Records supplied
---

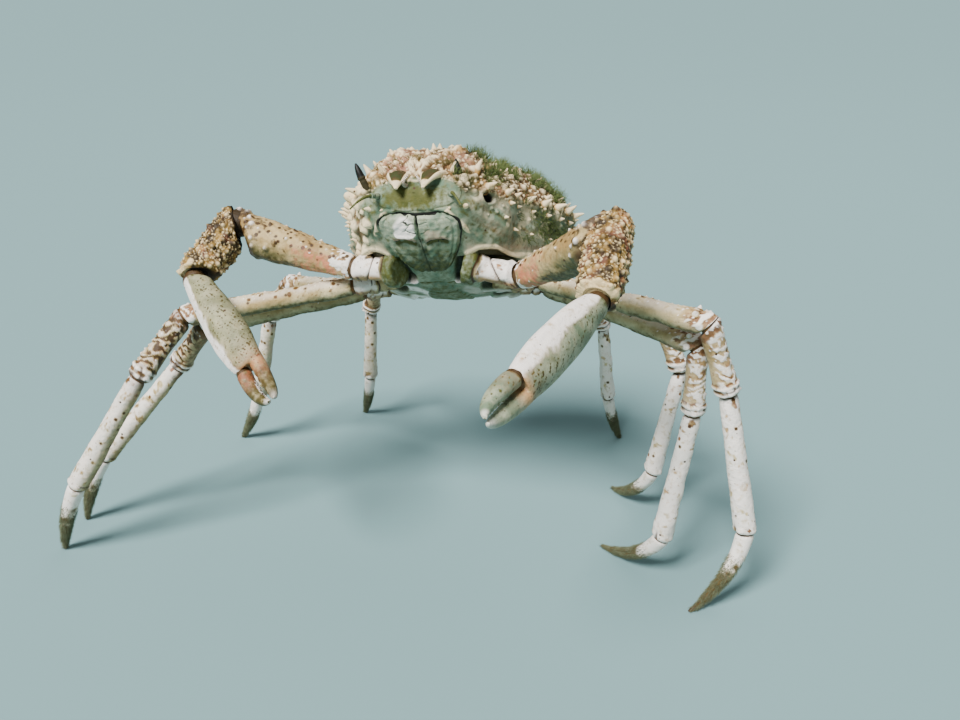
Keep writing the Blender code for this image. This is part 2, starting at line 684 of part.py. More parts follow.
def build_leg(limb, sockets):
    points = joints_of(limb)
    radius = LEG_RADIUS[kind_of(limb)]
    steps = [points[i + 1] - points[i] for i in range(5)]
    build_limb_base(limb, points, radius, LEG_SIDES, "shell", sockets)
    lower = steps[3].normalized()
    toe_turn = points[4] + (lower * 0.55 + steps[4].normalized() * 0.45) * steps[4].length * 0.5
    toe_way = (toe_turn - points[4]).normalized()
    halves = [mitre(*pair) for pair in zip(steps, steps[1:4] + [toe_way])]
    rows = (
        ("merus", MERUS, 1.0, 7),
        ("carpus", CARPUS, 1.02, 5),
        ("propodus", PROPODUS, 0.96, 6),
    )
    for k, (part, outline, share, rings) in enumerate(rows, start=1):
        up = side_up(steps[k])
        section = scaled(outline, radius * share)
        tube = Tube(straight(points[k], points[k + 1]), section, up, halves[k - 1], halves[k])
        segment = tube.build(f"{limb}_{part}", "shell", LEG_SIDES, rings)
        if part == "merus":
            combine(segment, knee_spines(tube))
            sockets.append(tube.build("socket", "shell", LEG_SIDES, rings, grow=GAP))
    floor = Vector((0, 0, -1))
    toe = scaled(DACTYLUS, radius * 0.88)
    tube = Tube(bent(points[4], toe_turn, points[5]), toe, side_up(steps[4]), halves[3], floor, end_gap=0)
    tube.build(f"{limb}_dactylus", "dactyl", LEG_SIDES, 7)


def side_up(way):
    """Upward side of a segment, or its outward side where it stands upright."""
    flat = Vector((way.x, way.y, 0))
    return Vector((0, 0, 1)) if flat.length > 0.2 * way.length else Vector((1, 0, 0.2))


def knee_spines(tube):
    """The two blunt spines at the top of a merus's far end."""
    made = []
    for angle in KNEE_ANGLES:
        foot, way = tube.point(KNEE_PLACE, angle), tube.normal(KNEE_PLACE, angle)
        made.append(spine(foot, way, KNEE_LENGTH, KNEE_RADIUS, slot="shell"))
    return made


def studs(tube, sizes, seed):
    """Tubercles scattered over part of a segment, from a seeded draw that keeps them apart."""
    count, low, high, length, radius, around = sizes
    rng = random.Random(seed)
    made, feet = [], []
    tries = 0
    while len(made) < count and tries < 40 * count:
        tries += 1
        t = rng.uniform(low, high)
        angle = rng.uniform(-math.pi, math.pi) * around
        foot = tube.point(t, angle)
        if tube.end_distance(foot) < 1.3 * length + 1:
            continue
        if any((foot - other).length < 2.1 * radius for other in feet):
            continue
        feet.append(foot)
        size = rng.uniform(0.75, 1.25)
        made.append(spine(foot, tube.normal(t, angle), length * size, radius * size, slot="claw"))
    return made


def build_cheliped(limb, sockets, seed):
    points = joints_of(limb)
    steps = [points[i + 1] - points[i] for i in range(5)]
    halves = [mitre(steps[i], steps[i + 1]) for i in range(3)]
    back = Vector(PALM_BACK[limb])
    build_limb_base(limb, points, CLAW_ISCHIUM_RADIUS, CLAW_SIDES, "claw", sockets)

    sag = points[2] - Vector((0, 0, MERUS_SAG))
    section = scaled(CLAW_MERUS, CLAW_MERUS_RADIUS)
    arm = Tube(straight(points[1], sag), section, (0, 0, 1), halves[0], halves[1], ends=points[1:3])
    merus = arm.build(f"{limb}_merus", "claw", CLAW_SIDES, 8)
    sockets.append(arm.build("socket", "claw", CLAW_SIDES, 8, grow=GAP))
    combine(merus, studs(arm, ARM_STUDS, seed))

    section = scaled(CLAW_CARPUS, CLAW_CARPUS_RADIUS)
    wrist = Tube(straight(points[2], points[3]), section, back, halves[1], halves[2])
    carpus = wrist.build(f"{limb}_carpus", "claw", CLAW_SIDES, 8)
    combine(carpus, studs(wrist, WRIST_STUDS, seed + 1))

    palm_way = steps[3].normalized()
    back = (back - palm_way * back.dot(palm_way)).normalized()
    hand = Tube(straight(points[3], points[4]), lambda t: along(PALM, t), back, halves[2], palm_way)
    palm = hand.build(f"{limb}_palm", "claw", CLAW_SIDES + 4, 10)
    finger_way = steps[4].normalized()
    root, tip = points[4], points[5]
    offset = back * FINGER_RADIUS * 1.08
    fixed_path = bent(root - offset - palm_way * 6, root - offset + palm_way * 22, tip - back * 1.6)
    fixed = Tube(fixed_path, scaled(FINGER, FINGER_RADIUS, 1.15), back, palm_way, finger_way, 0, 0)
    combine(palm, [fixed.build("fixed_finger", "claw", 10, 8)])
    moving_path = bent(root + offset, root + offset * 1.5 + palm_way * 22, tip + back * 1.6)
    moving = Tube(moving_path, scaled(FINGER, FINGER_RADIUS, 1.15), back, palm_way, finger_way, HALF_GAP, 0)
    moving.build(f"{limb}_finger", "claw", 10, 8)


def main():
    clear_scene()
    sockets = []
    for number, limb in enumerate(REACH):
        build_cheliped(limb, sockets, seed=20 + 10 * number)
    for limb in STANCE:
        build_leg(limb, sockets)
    build_body(sockets)


main()
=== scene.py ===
"""Looks of the great spider crab model: its shell, claws, legs, face, hair and weed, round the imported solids.

Lengths are in millimetres until MM turns them into metres, and the tables' angles are in degrees. The crab
faces -Y and +X is its left. Every piece is built on its solid's curves and replaces it; the setae, the weed,
the felt and the antennules have no solid.
"""

import math
import random

import bpy
import numpy as np
from mathutils import Matrix, Vector
from mathutils.bvhtree import BVHTree


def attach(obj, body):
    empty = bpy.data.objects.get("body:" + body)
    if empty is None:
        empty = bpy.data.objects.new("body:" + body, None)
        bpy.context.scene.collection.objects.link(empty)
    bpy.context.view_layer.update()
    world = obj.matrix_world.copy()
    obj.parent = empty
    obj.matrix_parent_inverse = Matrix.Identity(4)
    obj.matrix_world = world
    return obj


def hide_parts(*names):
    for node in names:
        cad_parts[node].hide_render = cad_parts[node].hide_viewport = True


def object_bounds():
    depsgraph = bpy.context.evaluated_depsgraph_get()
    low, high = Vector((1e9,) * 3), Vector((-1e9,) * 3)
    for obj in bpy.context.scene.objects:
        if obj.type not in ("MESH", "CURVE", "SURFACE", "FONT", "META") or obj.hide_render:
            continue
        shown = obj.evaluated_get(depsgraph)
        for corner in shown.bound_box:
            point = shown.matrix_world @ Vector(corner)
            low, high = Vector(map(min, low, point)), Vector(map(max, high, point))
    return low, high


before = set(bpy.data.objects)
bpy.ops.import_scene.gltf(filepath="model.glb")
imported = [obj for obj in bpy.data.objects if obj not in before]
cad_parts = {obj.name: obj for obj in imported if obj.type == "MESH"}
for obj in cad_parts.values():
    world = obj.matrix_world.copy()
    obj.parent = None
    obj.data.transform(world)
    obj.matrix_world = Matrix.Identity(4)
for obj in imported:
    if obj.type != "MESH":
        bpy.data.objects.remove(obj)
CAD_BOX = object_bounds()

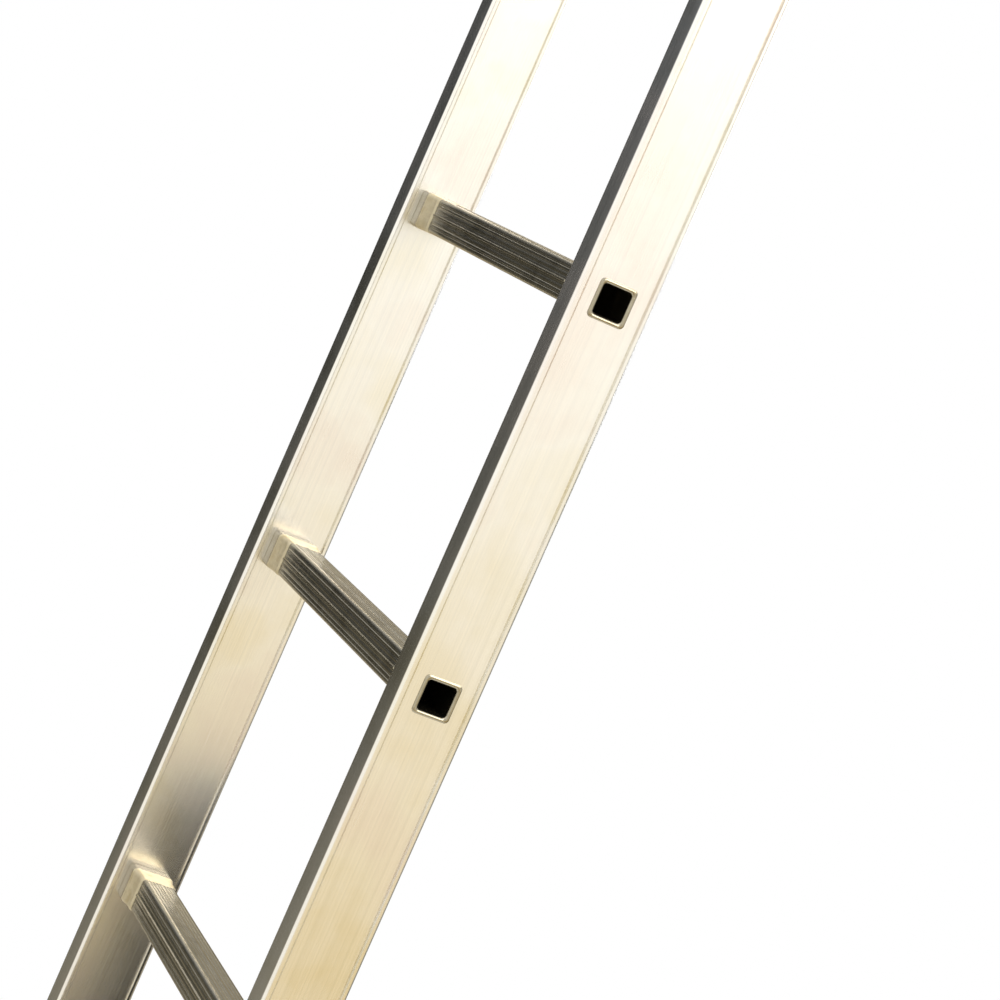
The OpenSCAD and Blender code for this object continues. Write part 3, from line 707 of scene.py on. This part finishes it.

---

Objective
The line with "combine(carpus, studs(wrist, WRIST_STUDS, seed" marks the start and the line with "depsgraph = bpy.context.evaluated_depsgraph_get()" marks the end; transcribe every line in that stretch, unchanged.

Correct answer
    combine(carpus, studs(wrist, WRIST_STUDS, seed + 1))

    palm_way = steps[3].normalized()
    back = (back - palm_way * back.dot(palm_way)).normalized()
    hand = Tube(straight(points[3], points[4]), lambda t: along(PALM, t), back, halves[2], palm_way)
    palm = hand.build(f"{limb}_palm", "claw", CLAW_SIDES + 4, 10)
    finger_way = steps[4].normalized()
    root, tip = points[4], points[5]
    offset = back * FINGER_RADIUS * 1.08
    fixed_path = bent(root - offset - palm_way * 6, root - offset + palm_way * 22, tip - back * 1.6)
    fixed = Tube(fixed_path, scaled(FINGER, FINGER_RADIUS, 1.15), back, palm_way, finger_way, 0, 0)
    combine(palm, [fixed.build("fixed_finger", "claw", 10, 8)])
    moving_path = bent(root + offset, root + offset * 1.5 + palm_way * 22, tip + back * 1.6)
    moving = Tube(moving_path, scaled(FINGER, FINGER_RADIUS, 1.15), back, palm_way, finger_way, HALF_GAP, 0)
    moving.build(f"{limb}_finger", "claw", 10, 8)


def main():
    clear_scene()
    sockets = []
    for number, limb in enumerate(REACH):
        build_cheliped(limb, sockets, seed=20 + 10 * number)
    for limb in STANCE:
        build_leg(limb, sockets)
    build_body(sockets)


main()
=== scene.py ===
"""Looks of the great spider crab model: its shell, claws, legs, face, hair and weed, round the imported solids.

Lengths are in millimetres until MM turns them into metres, and the tables' angles are in degrees. The crab
faces -Y and +X is its left. Every piece is built on its solid's curves and replaces it; the setae, the weed,
the felt and the antennules have no solid.
"""

import math
import random

import bpy
import numpy as np
from mathutils import Matrix, Vector
from mathutils.bvhtree import BVHTree


def attach(obj, body):
    empty = bpy.data.objects.get("body:" + body)
    if empty is None:
        empty = bpy.data.objects.new("body:" + body, None)
        bpy.context.scene.collection.objects.link(empty)
    bpy.context.view_layer.update()
    world = obj.matrix_world.copy()
    obj.parent = empty
    obj.matrix_parent_inverse = Matrix.Identity(4)
    obj.matrix_world = world
    return obj


def hide_parts(*names):
    for node in names:
        cad_parts[node].hide_render = cad_parts[node].hide_viewport = True


def object_bounds():
    depsgraph = bpy.context.evaluated_depsgraph_get()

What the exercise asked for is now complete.